One final point needs to be made before you decide to jump into books as the more conservative investment tool. You can buy stocks through index funds or mutual funds, spreading your bets around. There aren't any mutual funds for books of which I am aware. At first, this is what I expected from the Edwards portfolio. However, no such risk sharing was proposed. Everyone owned their own books, and any short list is likely to seriously outperform or underperform the market as a whole. Unless you are able to buy a large quantity of books, or some shares in a rare book library, the risk is likely to be more akin to holding a portfolio of just a few stocks. Your results may look nothing like those of the market as a whole. If you are to make such an investment, you need to understand your books and your field very well. Uneducated purchases are risky ones.

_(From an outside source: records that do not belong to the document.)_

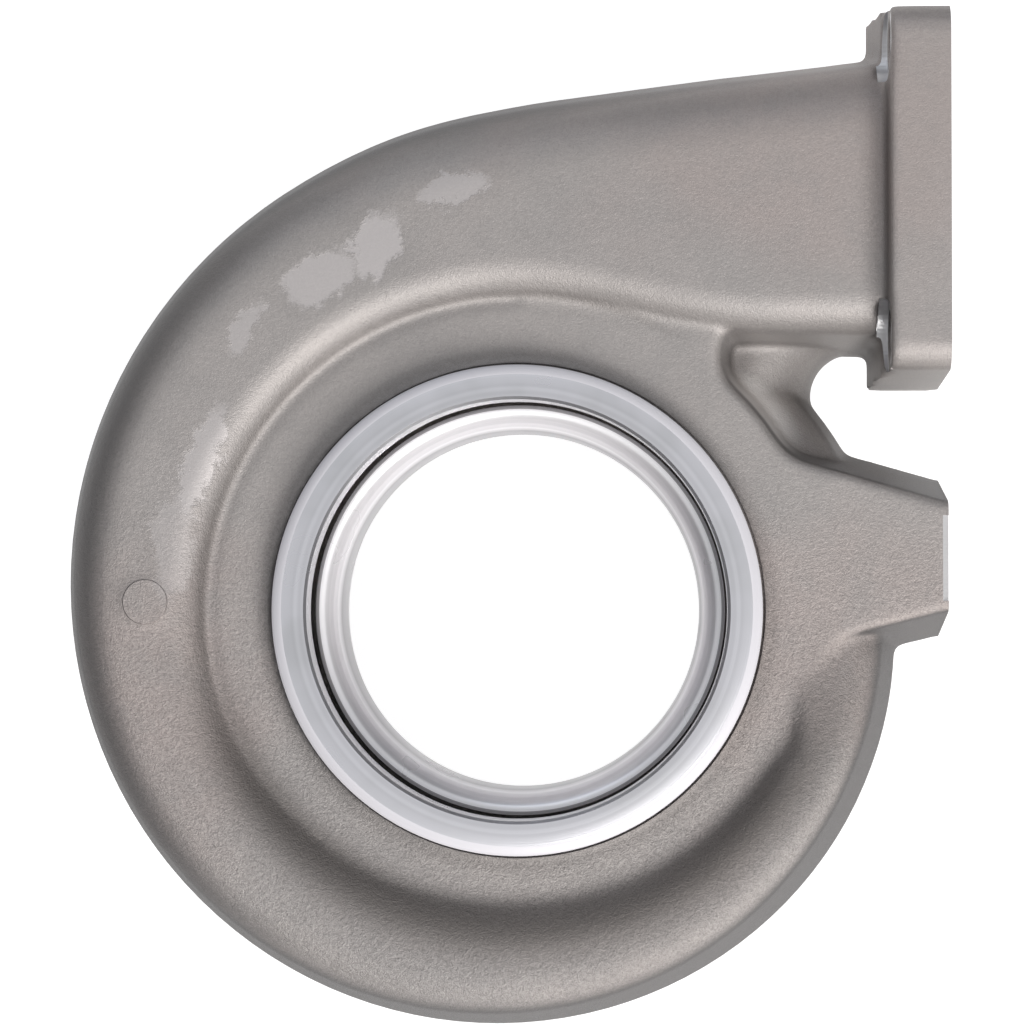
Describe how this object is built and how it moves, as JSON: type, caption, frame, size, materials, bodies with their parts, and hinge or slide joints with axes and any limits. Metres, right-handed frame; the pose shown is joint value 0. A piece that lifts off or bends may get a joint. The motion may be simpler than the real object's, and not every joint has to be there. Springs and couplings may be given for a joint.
{
  "type": "turbocharger turbine housing",
  "caption": "Cast spiral gas housing with a side inlet flange, a machined clamp ring and pilot bore, a support lug and a central outlet.",
  "frame": {"origin": "turbine axis at the outlet face", "axes": "+Z along the turbine axis towards the bearing housing, +X the way the inlet flange faces"},
  "size_m": [0.2468, 0.2837, 0.15],
  "materials": {
    "cast_iron": "blasted casting, satin, with turned and milled interfaces"
  },
  "bodies": {
    "root": {"turbine_housing": "cast_iron"}
  },
  "joints": []
}
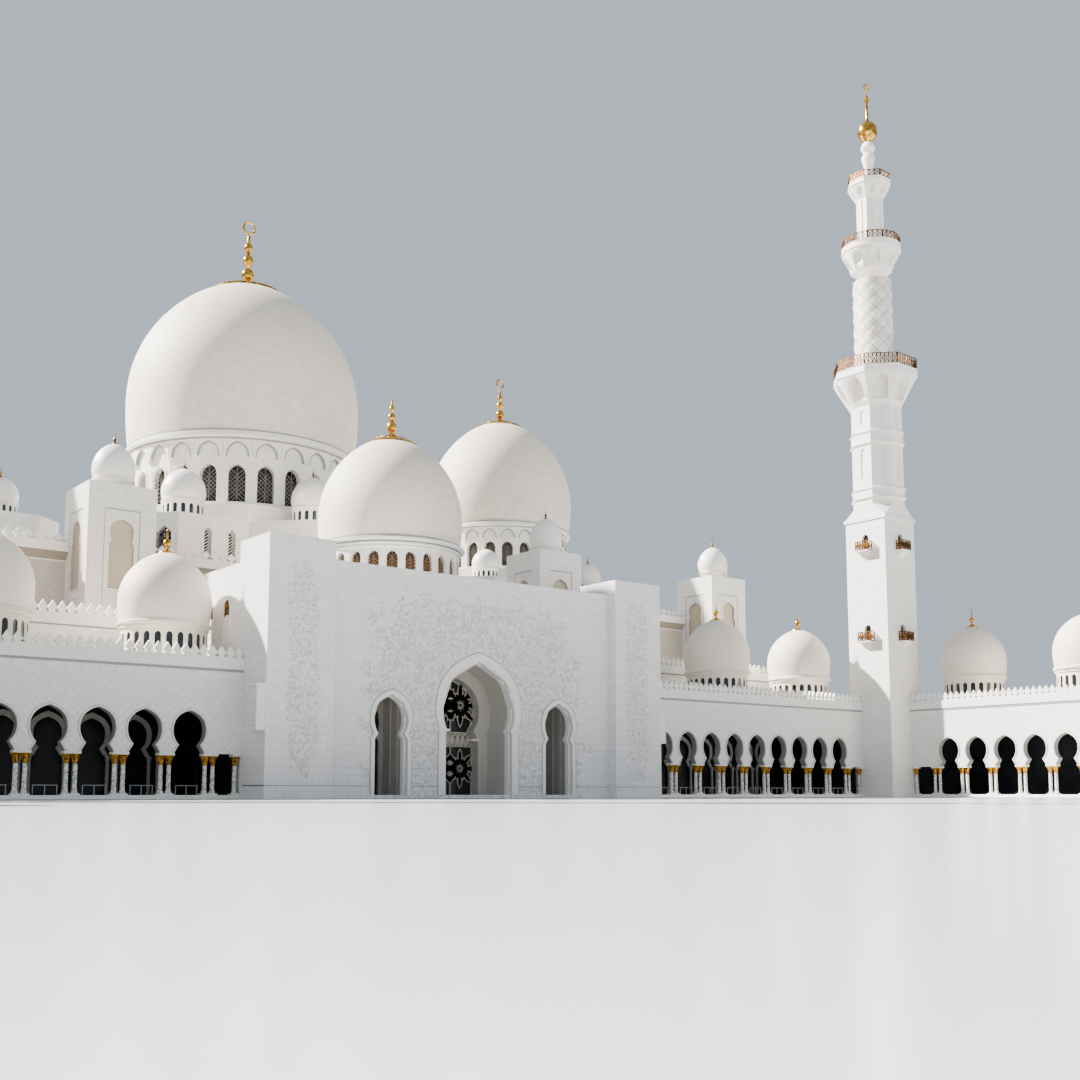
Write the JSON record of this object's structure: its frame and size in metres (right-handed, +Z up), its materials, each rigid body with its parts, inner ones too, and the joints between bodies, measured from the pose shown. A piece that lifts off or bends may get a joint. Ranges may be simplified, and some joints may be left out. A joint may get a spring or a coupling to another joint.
{
  "type": "mosque building, 1:10 scale model",
  "caption": "White marble mosque wing with great bulbous domes, a tall arched portal, column arcades, crested roofs and slender minarets with gold finials, 1:10 scale.",
  "frame": {"origin": "on the ground, in the middle of the footprint", "axes": "+X to the right seen from the courtyard, along the front; +Y into the building, away from the courtyard; +Z up"},
  "size_m": [17.65, 11.8116, 10.707],
  "materials": {
    "marble": "honed white marble",
    "dark_glass": "dark glazing behind pale lattice",
    "gold": "polished gold leaf"
  },
  "bodies": {
    "root": {"portal_block": "marble", "portal_porch": "marble", "entrance_dome": "marble", "prayer_hall_walls": "marble", "prayer_hall_roof": "marble", "main_dome": "marble", "side_dome_left": "marble", "side_dome_right": "marble", "gallery_left": "marble", "gallery_right": "marble", "arcade_wall_left": "marble", "arcade_columns_left": "marble", "arcade_roof_left": "marble", "arcade_wall_right": "marble", "arcade_columns_right": "marble", "arcade_roof_right": "marble", "court_arcade_wall_left": "marble", "court_arcade_columns_left": "marble", "court_arcade_roof_left": "marble", "court_arcade_outer_wall_left": "marble", "court_arcade_outer_wall_right": "marble", "court_arcade_wall_right": "marble", "court_arcade_columns_right": "marble", "court_arcade_roof_right": "marble", "minaret_left": "marble", "minaret_right": "marble", "portal_screen": "dark_glass", "entrance_dome_glass": "dark_glass", "main_tier_glass": "dark_glass", "main_dome_glass": "dark_glass", "side_dome_glass_left": "dark_glass", "side_dome_glass_right": "dark_glass", "entrance_finial": "gold", "main_finial": "gold", "side_finial_left": "gold", "side_finial_right": "gold", "arcade_finial_left_1": "gold", "arcade_finial_left_2": "gold", "arcade_finial_left_3": "gold", "arcade_finial_right_1": "gold", "arcade_finial_right_2": "gold", "arcade_finial_right_3": "gold", "court_finial_left_1": "gold", "court_finial_left_2": "gold", "court_finial_right_1": "gold", "court_finial_right_2": "gold", "minaret_crown_left": "gold", "minaret_crown_right": "gold"}
  },
  "joints": []
}
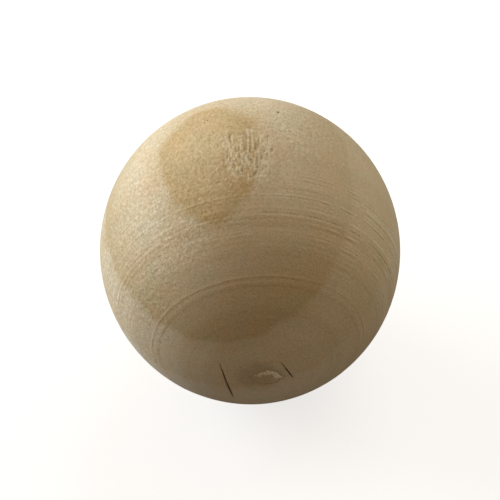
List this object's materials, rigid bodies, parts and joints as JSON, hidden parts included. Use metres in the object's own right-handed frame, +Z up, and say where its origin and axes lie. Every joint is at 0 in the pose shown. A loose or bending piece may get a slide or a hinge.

Alternatively, you can seek educated advice, such as that Edwards proposed to offer. However, unlike the recommendations stockbrokers make, which can be offered to many clients at once, you will need individual advice for a one-of-a-kind collection. There is no way this can be offered for the relatively short commissions most stockbrokers charge. Perhaps this was the downfall of their investment scheme. Considering the margins a bookseller needs to make a living, or the commissions charged by auction houses, I cannot imagine how an investor could hope to turn a significant profit in only three years. Books are good long-term investments, but risky in the short range.


*The Americana Exchange Database consists of over one million bibliographic book records, most taken from auctions and bookseller catalogues, which include prices. The AE Database's "current value estimating tool" enables older prices to be converted to current values based on overall appreciation of books. The formulas it uses enable us to look at rates of appreciation during various historical time periods.